* _Task instructions_
For the records that follow, return only the count of lines containing the string "this".

'''

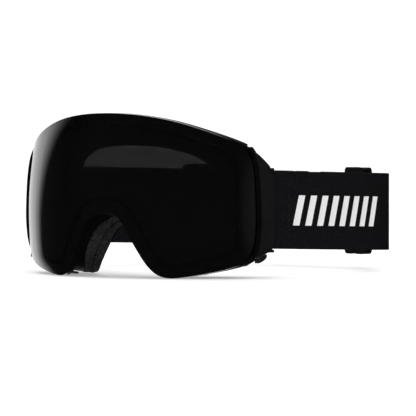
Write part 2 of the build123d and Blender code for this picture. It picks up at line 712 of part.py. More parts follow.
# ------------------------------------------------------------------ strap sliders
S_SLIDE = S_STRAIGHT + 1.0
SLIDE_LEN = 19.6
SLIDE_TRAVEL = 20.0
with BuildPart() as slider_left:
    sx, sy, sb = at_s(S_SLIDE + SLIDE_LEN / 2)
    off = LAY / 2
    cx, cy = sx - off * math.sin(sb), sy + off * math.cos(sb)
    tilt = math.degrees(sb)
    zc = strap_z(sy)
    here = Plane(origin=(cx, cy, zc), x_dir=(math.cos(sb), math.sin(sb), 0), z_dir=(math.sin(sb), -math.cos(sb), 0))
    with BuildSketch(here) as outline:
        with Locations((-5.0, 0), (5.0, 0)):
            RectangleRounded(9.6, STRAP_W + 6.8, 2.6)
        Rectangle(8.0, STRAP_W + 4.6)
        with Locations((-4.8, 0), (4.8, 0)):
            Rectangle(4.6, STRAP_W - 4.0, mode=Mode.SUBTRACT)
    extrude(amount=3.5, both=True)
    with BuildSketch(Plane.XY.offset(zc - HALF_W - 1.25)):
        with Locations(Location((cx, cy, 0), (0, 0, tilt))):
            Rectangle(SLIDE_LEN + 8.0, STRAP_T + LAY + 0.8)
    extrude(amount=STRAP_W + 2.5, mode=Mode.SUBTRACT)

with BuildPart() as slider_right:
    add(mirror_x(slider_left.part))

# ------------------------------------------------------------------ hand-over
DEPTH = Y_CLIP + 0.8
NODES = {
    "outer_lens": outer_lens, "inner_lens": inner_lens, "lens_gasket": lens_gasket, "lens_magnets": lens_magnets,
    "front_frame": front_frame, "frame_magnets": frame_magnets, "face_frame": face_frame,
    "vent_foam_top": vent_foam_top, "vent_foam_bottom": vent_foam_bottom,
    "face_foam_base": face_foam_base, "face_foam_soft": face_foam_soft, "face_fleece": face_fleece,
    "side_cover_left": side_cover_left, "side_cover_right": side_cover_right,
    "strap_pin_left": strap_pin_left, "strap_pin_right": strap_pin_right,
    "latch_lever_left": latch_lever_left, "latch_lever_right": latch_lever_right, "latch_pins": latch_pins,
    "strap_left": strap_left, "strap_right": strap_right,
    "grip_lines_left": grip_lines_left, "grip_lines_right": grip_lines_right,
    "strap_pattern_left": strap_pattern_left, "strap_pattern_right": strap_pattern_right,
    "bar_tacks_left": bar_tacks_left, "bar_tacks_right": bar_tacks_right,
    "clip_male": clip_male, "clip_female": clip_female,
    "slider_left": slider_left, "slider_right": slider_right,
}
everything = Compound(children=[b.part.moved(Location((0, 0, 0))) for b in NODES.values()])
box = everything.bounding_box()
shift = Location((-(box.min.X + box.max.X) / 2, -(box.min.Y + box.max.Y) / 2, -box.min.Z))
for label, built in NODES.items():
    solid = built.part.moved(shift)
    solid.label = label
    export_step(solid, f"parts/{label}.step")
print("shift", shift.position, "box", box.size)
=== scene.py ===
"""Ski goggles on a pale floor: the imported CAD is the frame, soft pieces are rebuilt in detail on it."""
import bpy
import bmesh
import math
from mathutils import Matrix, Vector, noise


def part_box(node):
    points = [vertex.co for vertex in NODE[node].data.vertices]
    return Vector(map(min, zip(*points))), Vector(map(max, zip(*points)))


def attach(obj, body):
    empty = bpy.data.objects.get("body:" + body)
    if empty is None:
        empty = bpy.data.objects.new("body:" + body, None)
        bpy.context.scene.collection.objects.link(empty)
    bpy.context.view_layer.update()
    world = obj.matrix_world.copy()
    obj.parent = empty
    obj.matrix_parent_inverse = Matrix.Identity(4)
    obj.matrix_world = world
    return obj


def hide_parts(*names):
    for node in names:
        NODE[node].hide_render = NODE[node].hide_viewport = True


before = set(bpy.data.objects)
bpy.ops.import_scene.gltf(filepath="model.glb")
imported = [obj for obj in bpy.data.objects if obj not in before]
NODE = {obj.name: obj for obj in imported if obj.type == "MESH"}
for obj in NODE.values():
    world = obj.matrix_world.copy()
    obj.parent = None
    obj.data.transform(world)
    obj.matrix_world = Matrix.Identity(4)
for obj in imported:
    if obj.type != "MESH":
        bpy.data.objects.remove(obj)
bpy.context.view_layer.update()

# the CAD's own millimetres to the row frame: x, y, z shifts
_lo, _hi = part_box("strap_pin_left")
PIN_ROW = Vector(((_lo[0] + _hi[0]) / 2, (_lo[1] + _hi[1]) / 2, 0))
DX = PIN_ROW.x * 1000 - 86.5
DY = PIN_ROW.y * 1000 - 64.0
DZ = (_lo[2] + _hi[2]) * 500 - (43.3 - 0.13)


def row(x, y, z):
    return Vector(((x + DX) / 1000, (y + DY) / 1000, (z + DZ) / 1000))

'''
'''

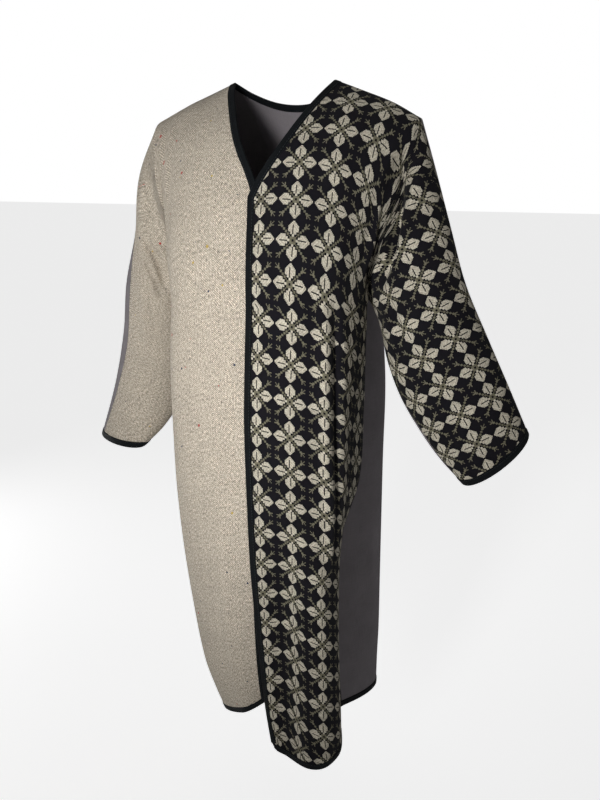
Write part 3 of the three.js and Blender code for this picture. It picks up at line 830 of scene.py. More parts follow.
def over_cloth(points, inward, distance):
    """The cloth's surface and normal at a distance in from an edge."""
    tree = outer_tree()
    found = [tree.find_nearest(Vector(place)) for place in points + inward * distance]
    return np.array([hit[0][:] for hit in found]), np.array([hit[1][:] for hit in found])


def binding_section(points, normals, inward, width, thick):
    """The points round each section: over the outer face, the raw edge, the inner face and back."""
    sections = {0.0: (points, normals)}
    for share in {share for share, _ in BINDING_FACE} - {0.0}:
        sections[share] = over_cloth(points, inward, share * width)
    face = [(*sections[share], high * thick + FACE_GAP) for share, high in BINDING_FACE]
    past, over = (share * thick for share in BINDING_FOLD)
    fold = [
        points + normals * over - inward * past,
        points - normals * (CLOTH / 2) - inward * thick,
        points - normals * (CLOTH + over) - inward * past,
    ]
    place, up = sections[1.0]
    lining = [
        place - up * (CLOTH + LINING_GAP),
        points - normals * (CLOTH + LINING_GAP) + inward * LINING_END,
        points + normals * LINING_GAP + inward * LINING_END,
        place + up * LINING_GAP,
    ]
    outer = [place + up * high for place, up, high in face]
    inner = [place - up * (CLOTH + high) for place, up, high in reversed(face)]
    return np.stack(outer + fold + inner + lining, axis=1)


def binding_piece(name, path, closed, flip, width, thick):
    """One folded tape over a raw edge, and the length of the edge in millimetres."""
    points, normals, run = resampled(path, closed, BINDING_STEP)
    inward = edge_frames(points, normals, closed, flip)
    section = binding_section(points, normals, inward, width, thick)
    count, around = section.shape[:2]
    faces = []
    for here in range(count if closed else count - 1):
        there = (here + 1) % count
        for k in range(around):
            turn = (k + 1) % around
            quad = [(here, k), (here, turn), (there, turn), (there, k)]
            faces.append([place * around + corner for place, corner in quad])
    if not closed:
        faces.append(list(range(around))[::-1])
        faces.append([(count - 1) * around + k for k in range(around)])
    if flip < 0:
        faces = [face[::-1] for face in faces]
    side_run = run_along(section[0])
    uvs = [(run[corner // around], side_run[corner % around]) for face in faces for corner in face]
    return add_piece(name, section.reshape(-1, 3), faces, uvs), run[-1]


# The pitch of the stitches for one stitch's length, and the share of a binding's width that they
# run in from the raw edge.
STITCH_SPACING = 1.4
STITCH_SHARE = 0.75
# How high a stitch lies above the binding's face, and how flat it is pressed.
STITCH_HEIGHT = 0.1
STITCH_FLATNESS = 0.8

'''
'''

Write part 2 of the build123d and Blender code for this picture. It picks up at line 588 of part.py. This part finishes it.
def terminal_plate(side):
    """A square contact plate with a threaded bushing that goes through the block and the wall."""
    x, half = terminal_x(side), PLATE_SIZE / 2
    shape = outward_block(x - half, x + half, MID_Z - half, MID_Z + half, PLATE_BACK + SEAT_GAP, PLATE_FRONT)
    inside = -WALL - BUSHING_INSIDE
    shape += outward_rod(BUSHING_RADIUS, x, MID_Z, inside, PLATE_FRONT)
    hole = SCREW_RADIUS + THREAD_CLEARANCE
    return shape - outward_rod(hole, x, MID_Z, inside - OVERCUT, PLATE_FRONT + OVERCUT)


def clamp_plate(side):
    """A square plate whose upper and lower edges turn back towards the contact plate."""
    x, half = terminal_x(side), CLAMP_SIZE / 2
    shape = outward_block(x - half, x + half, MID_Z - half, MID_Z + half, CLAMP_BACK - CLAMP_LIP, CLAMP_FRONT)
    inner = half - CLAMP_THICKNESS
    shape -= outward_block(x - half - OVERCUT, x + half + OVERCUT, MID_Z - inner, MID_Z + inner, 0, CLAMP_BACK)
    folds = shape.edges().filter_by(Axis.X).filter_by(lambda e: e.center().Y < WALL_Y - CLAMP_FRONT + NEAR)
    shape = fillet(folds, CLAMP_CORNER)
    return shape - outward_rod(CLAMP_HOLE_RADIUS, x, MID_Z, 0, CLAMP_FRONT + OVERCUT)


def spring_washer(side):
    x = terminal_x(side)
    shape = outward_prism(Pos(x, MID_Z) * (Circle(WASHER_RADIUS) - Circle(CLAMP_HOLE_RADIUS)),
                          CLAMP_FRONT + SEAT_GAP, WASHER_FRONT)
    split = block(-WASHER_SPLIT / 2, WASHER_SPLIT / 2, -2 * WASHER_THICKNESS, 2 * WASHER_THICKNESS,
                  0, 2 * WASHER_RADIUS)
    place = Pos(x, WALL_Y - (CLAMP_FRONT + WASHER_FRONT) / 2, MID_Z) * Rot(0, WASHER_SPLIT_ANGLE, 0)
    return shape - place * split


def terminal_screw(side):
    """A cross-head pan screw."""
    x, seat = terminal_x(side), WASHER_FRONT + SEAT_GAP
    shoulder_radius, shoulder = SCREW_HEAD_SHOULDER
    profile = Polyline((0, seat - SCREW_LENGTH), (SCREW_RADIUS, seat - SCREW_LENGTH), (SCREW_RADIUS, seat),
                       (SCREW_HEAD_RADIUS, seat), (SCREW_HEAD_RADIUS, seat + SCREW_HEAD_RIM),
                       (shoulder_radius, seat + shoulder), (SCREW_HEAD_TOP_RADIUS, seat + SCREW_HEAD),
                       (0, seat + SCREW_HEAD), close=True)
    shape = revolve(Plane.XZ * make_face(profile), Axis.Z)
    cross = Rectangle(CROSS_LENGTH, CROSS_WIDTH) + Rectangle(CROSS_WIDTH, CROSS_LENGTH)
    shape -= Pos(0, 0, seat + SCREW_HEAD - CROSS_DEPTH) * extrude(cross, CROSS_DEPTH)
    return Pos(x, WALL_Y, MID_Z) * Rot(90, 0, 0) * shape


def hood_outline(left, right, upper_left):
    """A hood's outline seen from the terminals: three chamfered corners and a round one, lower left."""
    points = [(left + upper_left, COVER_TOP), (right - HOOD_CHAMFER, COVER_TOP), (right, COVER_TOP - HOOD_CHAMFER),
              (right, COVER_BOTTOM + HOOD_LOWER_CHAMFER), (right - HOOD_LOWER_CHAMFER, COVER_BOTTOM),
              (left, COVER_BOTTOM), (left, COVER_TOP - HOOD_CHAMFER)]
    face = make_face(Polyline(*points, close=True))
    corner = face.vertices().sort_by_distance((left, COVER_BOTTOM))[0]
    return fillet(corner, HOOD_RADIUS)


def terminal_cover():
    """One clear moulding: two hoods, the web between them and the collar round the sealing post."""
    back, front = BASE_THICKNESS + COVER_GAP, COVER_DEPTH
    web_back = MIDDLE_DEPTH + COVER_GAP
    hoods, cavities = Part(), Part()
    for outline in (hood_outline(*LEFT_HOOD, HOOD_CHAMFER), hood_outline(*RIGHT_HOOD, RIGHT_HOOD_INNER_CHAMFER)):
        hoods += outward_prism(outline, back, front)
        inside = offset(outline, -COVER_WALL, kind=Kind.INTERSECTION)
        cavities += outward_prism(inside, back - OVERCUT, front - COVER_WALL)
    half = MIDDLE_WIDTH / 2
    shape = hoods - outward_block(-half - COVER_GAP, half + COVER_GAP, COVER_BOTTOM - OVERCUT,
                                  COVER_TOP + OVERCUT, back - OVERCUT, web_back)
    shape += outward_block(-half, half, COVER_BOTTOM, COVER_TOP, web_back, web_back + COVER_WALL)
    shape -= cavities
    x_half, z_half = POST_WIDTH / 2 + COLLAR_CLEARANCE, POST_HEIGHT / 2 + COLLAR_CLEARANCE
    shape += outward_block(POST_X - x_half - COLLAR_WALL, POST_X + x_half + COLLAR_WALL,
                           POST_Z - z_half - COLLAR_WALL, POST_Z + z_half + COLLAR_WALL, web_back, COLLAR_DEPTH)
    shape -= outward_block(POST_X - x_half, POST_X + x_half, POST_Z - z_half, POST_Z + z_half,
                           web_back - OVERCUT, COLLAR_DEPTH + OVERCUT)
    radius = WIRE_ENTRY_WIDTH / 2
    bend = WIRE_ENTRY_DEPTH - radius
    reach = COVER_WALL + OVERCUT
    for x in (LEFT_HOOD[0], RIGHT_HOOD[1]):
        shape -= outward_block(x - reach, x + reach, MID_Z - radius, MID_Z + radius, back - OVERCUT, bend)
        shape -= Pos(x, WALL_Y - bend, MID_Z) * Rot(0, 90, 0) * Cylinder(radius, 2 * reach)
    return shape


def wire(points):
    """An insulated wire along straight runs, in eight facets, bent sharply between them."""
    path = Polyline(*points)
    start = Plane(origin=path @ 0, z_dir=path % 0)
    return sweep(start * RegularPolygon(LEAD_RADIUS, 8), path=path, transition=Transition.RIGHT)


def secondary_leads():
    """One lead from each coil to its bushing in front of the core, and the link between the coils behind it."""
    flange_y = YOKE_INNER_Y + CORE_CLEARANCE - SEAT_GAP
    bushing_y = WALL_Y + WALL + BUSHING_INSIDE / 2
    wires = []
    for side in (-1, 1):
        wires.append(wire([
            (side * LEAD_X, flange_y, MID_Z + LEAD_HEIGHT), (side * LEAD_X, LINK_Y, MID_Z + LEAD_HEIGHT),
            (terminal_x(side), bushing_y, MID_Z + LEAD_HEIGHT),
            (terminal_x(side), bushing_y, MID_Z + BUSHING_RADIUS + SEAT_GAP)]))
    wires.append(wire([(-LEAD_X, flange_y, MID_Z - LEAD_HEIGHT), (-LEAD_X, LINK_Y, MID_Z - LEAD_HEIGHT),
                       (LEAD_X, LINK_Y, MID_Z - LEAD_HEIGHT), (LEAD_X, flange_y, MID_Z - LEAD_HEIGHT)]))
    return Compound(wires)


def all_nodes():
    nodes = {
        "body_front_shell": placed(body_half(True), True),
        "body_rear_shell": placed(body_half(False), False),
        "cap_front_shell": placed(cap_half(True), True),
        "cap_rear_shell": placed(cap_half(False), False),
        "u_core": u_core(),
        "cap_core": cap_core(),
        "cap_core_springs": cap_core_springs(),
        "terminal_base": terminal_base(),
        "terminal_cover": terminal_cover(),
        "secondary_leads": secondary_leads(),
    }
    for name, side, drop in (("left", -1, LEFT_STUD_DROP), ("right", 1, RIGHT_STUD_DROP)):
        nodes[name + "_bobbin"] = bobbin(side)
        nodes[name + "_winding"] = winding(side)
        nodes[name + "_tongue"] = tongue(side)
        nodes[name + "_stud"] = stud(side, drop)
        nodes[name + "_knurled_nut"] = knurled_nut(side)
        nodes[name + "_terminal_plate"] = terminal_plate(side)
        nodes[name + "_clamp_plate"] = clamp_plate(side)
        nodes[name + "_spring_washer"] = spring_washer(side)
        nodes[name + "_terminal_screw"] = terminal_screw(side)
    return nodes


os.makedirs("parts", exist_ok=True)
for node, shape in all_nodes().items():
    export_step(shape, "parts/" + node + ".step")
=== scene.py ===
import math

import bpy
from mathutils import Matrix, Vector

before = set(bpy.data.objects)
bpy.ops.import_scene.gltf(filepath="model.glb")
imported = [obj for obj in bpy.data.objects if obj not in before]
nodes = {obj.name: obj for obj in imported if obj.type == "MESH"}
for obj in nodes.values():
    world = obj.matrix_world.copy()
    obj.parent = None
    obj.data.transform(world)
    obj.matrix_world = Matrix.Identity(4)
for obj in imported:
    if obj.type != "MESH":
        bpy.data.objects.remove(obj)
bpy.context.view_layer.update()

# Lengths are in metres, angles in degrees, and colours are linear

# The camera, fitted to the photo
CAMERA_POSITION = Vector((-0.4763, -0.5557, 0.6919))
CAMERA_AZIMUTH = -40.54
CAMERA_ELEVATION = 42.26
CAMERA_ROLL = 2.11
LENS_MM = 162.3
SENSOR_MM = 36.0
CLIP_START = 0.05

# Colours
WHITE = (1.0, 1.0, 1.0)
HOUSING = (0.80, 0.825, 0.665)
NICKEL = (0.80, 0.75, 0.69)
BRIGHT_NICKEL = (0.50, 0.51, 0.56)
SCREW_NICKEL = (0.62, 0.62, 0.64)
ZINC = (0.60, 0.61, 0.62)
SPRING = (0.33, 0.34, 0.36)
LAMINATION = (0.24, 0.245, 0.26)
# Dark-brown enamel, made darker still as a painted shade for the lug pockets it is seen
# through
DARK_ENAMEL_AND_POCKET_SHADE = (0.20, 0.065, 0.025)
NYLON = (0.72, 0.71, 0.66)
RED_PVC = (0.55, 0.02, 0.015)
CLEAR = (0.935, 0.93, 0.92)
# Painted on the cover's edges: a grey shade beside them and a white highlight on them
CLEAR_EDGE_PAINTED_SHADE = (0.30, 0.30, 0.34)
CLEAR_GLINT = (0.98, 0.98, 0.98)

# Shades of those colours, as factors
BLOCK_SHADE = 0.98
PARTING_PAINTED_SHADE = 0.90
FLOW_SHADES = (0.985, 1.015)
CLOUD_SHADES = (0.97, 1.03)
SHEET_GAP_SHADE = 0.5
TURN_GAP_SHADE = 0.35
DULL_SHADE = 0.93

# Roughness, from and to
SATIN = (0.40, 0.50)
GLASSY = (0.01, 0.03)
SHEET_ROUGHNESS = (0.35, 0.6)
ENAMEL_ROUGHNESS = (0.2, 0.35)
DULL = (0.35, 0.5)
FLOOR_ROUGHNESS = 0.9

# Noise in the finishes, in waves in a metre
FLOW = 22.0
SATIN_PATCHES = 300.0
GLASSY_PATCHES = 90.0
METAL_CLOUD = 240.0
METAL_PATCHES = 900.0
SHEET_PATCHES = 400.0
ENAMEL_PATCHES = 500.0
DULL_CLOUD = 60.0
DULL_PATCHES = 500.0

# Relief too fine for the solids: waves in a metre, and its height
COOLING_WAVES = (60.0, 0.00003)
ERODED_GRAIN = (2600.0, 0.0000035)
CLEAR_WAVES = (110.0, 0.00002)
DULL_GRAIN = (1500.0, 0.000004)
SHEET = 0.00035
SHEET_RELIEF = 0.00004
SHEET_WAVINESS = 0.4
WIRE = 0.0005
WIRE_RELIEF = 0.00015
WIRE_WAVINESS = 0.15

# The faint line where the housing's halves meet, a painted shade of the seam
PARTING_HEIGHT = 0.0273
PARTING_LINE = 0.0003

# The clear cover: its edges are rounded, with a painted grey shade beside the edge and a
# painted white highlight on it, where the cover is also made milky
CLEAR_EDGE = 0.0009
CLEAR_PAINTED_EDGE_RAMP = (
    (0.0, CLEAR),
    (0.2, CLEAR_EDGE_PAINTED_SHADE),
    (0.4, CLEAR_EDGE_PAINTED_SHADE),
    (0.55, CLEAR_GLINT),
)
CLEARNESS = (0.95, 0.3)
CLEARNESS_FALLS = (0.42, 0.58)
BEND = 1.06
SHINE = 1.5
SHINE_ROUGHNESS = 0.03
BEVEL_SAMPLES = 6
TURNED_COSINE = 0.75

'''

* _Written answer_
3